• Source excerpt:
--------
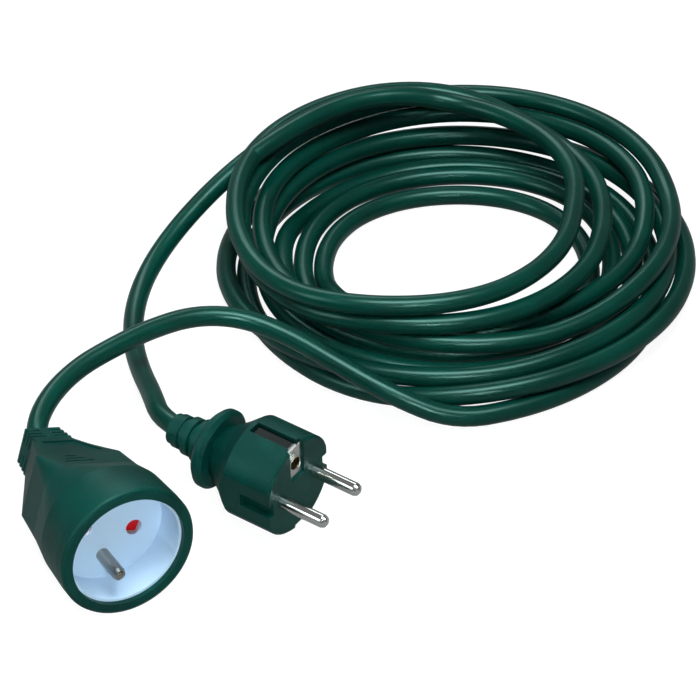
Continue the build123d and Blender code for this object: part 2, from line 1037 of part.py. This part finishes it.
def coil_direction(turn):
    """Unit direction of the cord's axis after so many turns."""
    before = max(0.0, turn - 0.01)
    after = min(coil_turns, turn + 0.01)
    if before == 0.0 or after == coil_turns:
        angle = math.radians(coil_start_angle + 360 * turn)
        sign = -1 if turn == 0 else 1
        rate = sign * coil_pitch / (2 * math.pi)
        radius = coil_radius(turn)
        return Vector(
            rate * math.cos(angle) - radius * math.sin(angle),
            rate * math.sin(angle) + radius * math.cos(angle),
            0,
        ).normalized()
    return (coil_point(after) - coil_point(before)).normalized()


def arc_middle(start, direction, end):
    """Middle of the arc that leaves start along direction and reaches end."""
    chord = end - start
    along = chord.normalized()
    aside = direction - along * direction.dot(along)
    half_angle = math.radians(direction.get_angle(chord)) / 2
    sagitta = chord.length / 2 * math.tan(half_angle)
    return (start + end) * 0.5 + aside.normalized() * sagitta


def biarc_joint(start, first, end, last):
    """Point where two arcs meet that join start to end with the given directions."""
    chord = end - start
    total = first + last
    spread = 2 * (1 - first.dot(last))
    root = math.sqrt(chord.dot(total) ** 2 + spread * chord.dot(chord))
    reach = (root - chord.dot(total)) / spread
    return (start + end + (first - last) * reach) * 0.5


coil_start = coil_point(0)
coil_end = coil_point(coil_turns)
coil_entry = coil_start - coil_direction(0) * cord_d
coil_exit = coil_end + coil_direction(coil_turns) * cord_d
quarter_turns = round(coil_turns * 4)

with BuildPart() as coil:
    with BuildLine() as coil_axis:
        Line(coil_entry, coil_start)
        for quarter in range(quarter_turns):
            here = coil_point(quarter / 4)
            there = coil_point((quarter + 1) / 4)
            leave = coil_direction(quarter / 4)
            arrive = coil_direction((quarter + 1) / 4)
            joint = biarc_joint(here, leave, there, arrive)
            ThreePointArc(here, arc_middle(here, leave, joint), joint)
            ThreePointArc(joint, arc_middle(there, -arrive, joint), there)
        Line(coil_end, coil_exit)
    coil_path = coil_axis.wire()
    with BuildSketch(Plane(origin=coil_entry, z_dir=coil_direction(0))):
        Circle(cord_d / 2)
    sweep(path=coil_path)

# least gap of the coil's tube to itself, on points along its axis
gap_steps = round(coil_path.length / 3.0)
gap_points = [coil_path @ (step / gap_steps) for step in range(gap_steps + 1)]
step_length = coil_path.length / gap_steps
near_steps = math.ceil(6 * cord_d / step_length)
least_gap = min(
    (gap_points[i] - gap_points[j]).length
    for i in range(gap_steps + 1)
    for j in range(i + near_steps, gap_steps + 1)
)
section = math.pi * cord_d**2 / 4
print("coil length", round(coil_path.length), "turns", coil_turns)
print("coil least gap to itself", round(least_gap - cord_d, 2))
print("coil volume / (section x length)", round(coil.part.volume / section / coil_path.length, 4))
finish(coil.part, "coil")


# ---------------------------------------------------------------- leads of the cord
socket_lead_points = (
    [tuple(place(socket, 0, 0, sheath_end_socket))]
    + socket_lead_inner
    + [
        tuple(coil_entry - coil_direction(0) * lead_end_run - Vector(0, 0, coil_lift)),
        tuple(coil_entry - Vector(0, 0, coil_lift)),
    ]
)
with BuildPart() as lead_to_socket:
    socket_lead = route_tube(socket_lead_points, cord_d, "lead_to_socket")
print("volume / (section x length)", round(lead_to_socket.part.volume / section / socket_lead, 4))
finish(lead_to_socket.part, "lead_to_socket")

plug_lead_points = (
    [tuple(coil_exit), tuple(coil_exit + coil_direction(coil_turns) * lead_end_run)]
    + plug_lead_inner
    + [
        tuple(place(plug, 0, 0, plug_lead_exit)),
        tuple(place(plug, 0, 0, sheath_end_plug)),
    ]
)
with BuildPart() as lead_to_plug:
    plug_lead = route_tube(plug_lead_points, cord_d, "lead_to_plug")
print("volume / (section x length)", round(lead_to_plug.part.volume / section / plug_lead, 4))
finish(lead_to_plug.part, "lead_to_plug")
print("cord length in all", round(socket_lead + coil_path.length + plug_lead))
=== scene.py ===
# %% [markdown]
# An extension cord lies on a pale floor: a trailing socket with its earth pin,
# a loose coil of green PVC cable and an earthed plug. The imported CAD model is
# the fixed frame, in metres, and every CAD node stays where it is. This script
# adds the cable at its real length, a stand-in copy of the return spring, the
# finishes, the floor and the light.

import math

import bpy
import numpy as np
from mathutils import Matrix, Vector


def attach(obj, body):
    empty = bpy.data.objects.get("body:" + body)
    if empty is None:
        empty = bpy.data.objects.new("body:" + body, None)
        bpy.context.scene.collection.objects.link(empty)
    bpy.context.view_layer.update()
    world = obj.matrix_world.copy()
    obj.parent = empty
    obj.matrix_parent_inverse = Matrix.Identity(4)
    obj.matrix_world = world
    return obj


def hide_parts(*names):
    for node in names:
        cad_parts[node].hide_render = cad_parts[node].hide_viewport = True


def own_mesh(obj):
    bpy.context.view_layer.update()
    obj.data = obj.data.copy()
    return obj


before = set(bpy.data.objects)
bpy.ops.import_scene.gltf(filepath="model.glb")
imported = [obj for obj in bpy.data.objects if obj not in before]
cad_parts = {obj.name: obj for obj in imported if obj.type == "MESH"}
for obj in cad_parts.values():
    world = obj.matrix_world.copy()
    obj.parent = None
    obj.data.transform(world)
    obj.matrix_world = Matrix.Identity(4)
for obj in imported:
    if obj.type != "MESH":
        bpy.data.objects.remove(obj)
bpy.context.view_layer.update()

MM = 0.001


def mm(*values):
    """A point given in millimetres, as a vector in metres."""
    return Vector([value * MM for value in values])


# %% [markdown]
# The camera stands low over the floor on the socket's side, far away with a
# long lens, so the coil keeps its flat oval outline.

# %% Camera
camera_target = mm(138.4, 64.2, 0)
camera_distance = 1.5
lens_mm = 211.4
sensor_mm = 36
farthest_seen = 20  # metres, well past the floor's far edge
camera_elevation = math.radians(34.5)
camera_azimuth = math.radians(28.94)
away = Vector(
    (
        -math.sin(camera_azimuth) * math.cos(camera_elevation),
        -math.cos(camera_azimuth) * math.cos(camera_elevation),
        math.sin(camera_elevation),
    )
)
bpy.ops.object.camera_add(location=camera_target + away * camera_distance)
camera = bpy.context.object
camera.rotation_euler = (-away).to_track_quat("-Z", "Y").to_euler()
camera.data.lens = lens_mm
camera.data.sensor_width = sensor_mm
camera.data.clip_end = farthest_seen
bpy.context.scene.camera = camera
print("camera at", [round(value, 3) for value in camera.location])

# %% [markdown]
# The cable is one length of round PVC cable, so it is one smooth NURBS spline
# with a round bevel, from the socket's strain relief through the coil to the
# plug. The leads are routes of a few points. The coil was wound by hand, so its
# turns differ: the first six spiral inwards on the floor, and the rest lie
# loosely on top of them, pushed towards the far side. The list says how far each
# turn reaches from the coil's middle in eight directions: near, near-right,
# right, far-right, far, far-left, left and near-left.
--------
• Stated goal:
Only a number is wanted here: how many lines in the data above include the string "names"?

• Result of this exercise:
2